In regard to the Nazi propaganda surrounding the Yugoslav events, the prosecutor noted the “customary definitions, lies, incitement and threats, and the usual attempt to divide and weaken the victim.”

Fritzsche describes how he received instructions on the eve of the invasion of the Soviet Union in June 1941: “[Foreign Minister Joachim von] Ribbentrop informed us that the war against the Soviet Union would start that same day and asked the German press to present the war against the Soviet Union as a preventative war for the defense of the Fatherland, as a war which was forced upon us through the immediate danger of an attack of the Soviet Union against Germany. The claim that this was a preventative war was later repeated by the newspapers which received their instructions from me during the usual daily parole of the Reich Press Chief. I, myself, have also given this presentation of the cause of the war in my regular broadcasts.”

Thus, the presentation of an illegal invasion of a foreign country as a “preventative” or pre-emptive war did not originate with Bush, Cheney or Rumsfeld.

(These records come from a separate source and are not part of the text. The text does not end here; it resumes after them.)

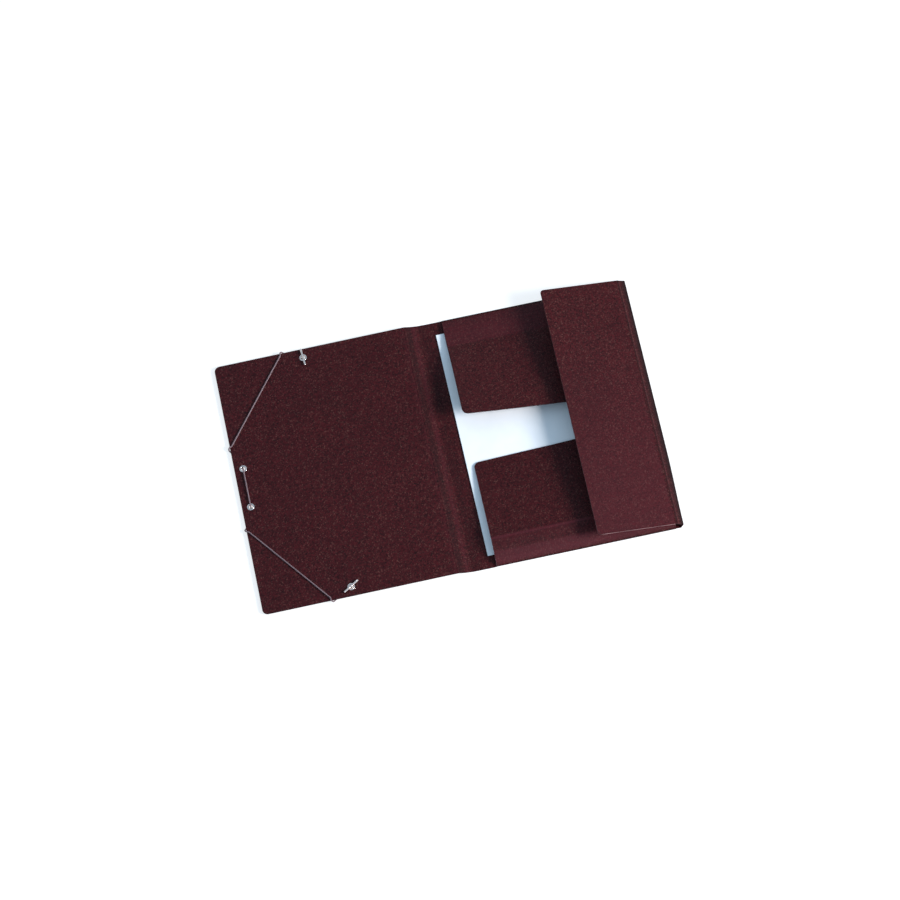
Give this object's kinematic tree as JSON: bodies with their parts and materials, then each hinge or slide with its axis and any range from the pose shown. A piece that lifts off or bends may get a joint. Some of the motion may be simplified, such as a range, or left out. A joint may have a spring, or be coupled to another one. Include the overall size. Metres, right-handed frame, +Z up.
{
  "type": "three-flap elastic folder",
  "caption": "Open card document folder with hinged cover, creased spine, three folded flaps over paper sheets, and an elastic cord with eyelets and metal end bars.",
  "frame": {"origin": "centre of the part's box, at its lowest point, where the open folder rests on a surface", "axes": "+X from the front cover's free edge to the side flap's fold, +Y up the page, +Z up off the surface"},
  "size_m": [0.5414, 0.3552, 0.033],
  "materials": {
    "cover_card": "embossed leather-grain card, dark burgundy, low sheen",
    "folded_card": "embossed leather-grain card, burgundy, low sheen, pale cut edges",
    "elastic": "braided round elastic",
    "nickel": "bright nickel plate",
    "paper": "smooth white office paper"
  },
  "bodies": {
    "tray": {"back_panel": "folded_card", "paper_sheets": "paper"},
    "spine": {"spine": "cover_card"},
    "cover": {"front_cover": "cover_card", "elastic_cord": "elastic", "cord_eyelet_upper": "nickel", "cord_eyelet_lower": "nickel", "end_eyelet_top": "nickel", "end_eyelet_bottom": "nickel", "cord_end_bar_top": "nickel", "cord_end_bar_bottom": "nickel"},
    "side_flap": {"side_flap": "folded_card"}
  },
  "joints": [
    {"name": "spine_fold", "type": "hinge", "parent": "tray", "child": "spine", "pos_m": [0.01848, 0, 0.00121], "axis": [0, 1, 0], "range_deg": [0, 81]},
    {"name": "cover_fold", "type": "hinge", "parent": "spine", "child": "cover", "pos_m": [-0.01809, 0, 0.0068], "axis": [0, 1, 0], "range_deg": [0, 99]},
    {"name": "side_flap_fold", "type": "hinge", "parent": "tray", "child": "side_flap", "pos_m": [0.26393, 0, 0.01551], "axis": [0, -1, 0], "range_deg": [-172, 7]}
  ]
}
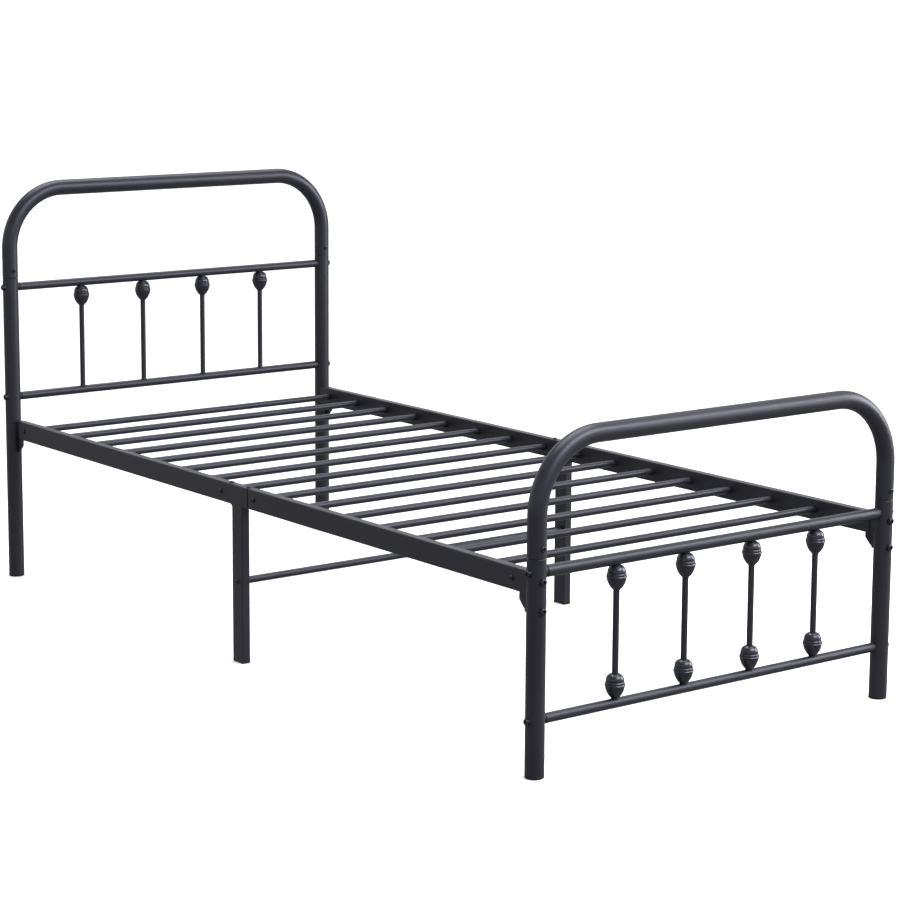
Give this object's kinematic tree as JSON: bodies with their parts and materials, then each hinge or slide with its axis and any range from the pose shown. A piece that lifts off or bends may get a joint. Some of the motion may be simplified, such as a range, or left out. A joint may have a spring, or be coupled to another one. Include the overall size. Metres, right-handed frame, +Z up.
{
  "type": "metal bed frame",
  "caption": "Single metal bed frame with arched tube headboard and lower footboard, knobbed spindles, cross slats, split side rails and centre legs.",
  "frame": {"origin": "on the floor under the middle of the bed, the bottom centre of its box", "axes": "+Z up, +Y towards the headboard along the bed, +X across the bed"},
  "size_m": [0.9788, 2.0988, 0.985],
  "materials": {
    "powder_coat": "fine-textured satin powder coat, charcoal black",
    "knob_coat": "smooth satin black coat, a little glossier than the tubes",
    "bolt_black": "black oxide, semi-gloss",
    "black_plastic": "moulded matte black",
    "zinc_steel": "bright zinc plate"
  },
  "bodies": {
    "root": {"arch_sleeves": "zinc_steel", "bracket_bolts": "bolt_black", "button_screws": "bolt_black", "centre_leg_left": "powder_coat", "centre_leg_right": "powder_coat", "cross_bar": "powder_coat", "foot_arch": "powder_coat", "foot_bottom_rail": "powder_coat", "foot_bracket_left": "powder_coat", "foot_bracket_right": "powder_coat", "foot_left_side_rail": "powder_coat", "foot_lower_knobs": "knob_coat", "foot_post_left": "powder_coat", "foot_post_right": "powder_coat", "foot_right_side_rail": "powder_coat", "foot_spindle_1": "powder_coat", "foot_spindle_2": "powder_coat", "foot_spindle_3": "powder_coat", "foot_spindle_4": "powder_coat", "foot_top_rail": "powder_coat", "foot_upper_knobs": "knob_coat", "head_arch": "powder_coat", "head_bottom_rail": "powder_coat", "head_bracket_left": "powder_coat", "head_bracket_right": "powder_coat", "head_knobs": "knob_coat", "head_left_side_rail": "powder_coat", "head_post_left": "powder_coat", "head_post_right": "powder_coat", "head_right_side_rail": "powder_coat", "head_spindle_1": "powder_coat", "head_spindle_2": "powder_coat", "head_spindle_3": "powder_coat", "head_spindle_4": "powder_coat", "head_top_rail": "powder_coat", "joint_stubs": "powder_coat", "leg_caps": "black_plastic", "panel_bolts": "bolt_black", "post_caps": "black_plastic", "rail_bolts": "bolt_black", "rail_end_plugs": "black_plastic", "rail_nuts": "zinc_steel", "saddle_washers": "bolt_black", "slat_01": "powder_coat", "slat_02": "powder_coat", "slat_03": "powder_coat", "slat_04": "powder_coat", "slat_05": "powder_coat", "slat_06": "powder_coat", "slat_07": "powder_coat", "slat_08": "powder_coat", "slat_09": "powder_coat", "slat_10": "powder_coat", "slat_11": "powder_coat", "slat_12": "powder_coat", "slat_13": "powder_coat", "slat_14": "powder_coat", "slat_15": "powder_coat", "threaded_inserts": "zinc_steel"}
  },
  "joints": []
}
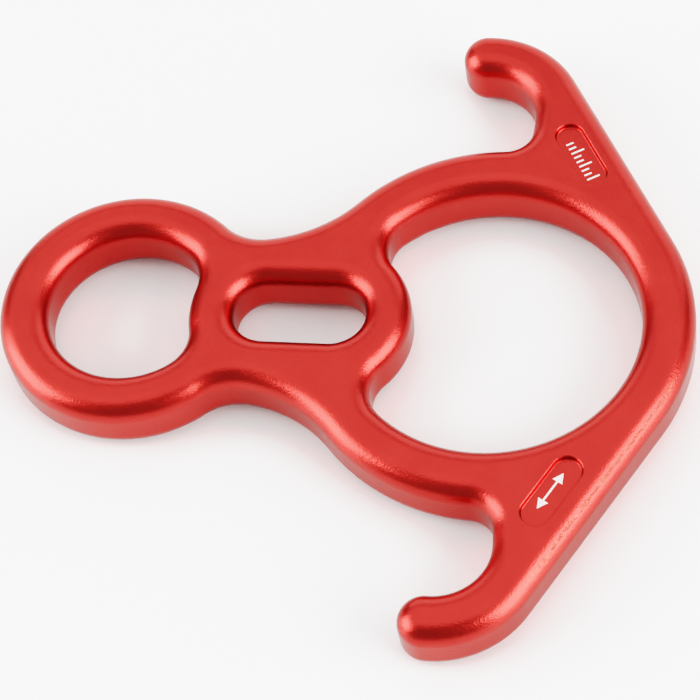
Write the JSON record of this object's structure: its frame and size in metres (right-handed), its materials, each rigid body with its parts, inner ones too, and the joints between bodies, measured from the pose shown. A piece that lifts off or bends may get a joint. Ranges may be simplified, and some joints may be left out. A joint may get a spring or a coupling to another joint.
{
  "type": "rope descender",
  "caption": "Flat figure-eight rope descender in red anodised aluminium, with a big rope eye, a small connector eye, a slot in the web and hooked ears.",
  "frame": {"origin": "on the underside, under the middle of the bounding box, which is on the long centre line inside the web between the slot and the big eye", "axes": "+Z out of the flat upper face, +X along the centre line from the small eye towards the big eye, +Y across towards one ear"},
  "size_m": [0.1498, 0.1506, 0.014],
  "materials": {
    "anodised_body": "satin red anodising on fine-blasted forged aluminium",
    "etched_marking": "pale laser marking burnt through the anodising"
  },
  "bodies": {
    "root": {"descender_body": "anodised_body"}
  },
  "joints": []
}
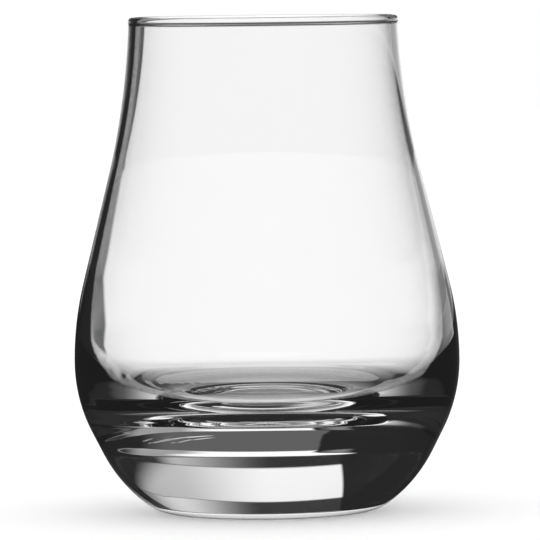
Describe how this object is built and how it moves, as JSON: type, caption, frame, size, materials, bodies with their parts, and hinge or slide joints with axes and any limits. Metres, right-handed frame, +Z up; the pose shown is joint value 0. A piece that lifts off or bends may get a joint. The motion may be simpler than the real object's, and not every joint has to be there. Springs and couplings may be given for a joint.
{
  "type": "whisky nosing glass",
  "caption": "Stemless nosing glass with a narrow fire-polished mouth, a rounded bowl and a thick solid base that is hollowed underneath.",
  "frame": {"origin": "on the table, at the centre of the ring that the glass stands on", "axes": "+Z up the axis that the glass is turned about; X and Y are any two directions square to it"},
  "size_m": [0.0622, 0.0622, 0.08],
  "materials": {
    "clear_glass": "fire-polished, clear and neutral"
  },
  "bodies": {
    "root": {"nosing_glass": "clear_glass"}
  },
  "joints": []
}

The prosecution in the Fritzsche case raised an issue that is of the greatest relevance today: the role of Nazi media propaganda in inuring the German population to the sufferings of other peoples and, indeed, urging Germans to commit war crimes. It argued: “Fritzsche incited atrocities and encouraged a ruthless occupation policy. The results of propaganda as a weapon of the Nazi conspirators reaches into every aspect of this conspiracy, including the atrocities and ruthless exploitation in occupied countries. It is likely that many ordinary Germans would never have participated in or tolerated the atrocities committed throughout Europe, had they not been conditioned and goaded by the constant Nazi propaganda. The callousness and zeal of the people who actually committed the atrocities was in large part due to the constant and corrosive propaganda of Fritzsche and his official associates.”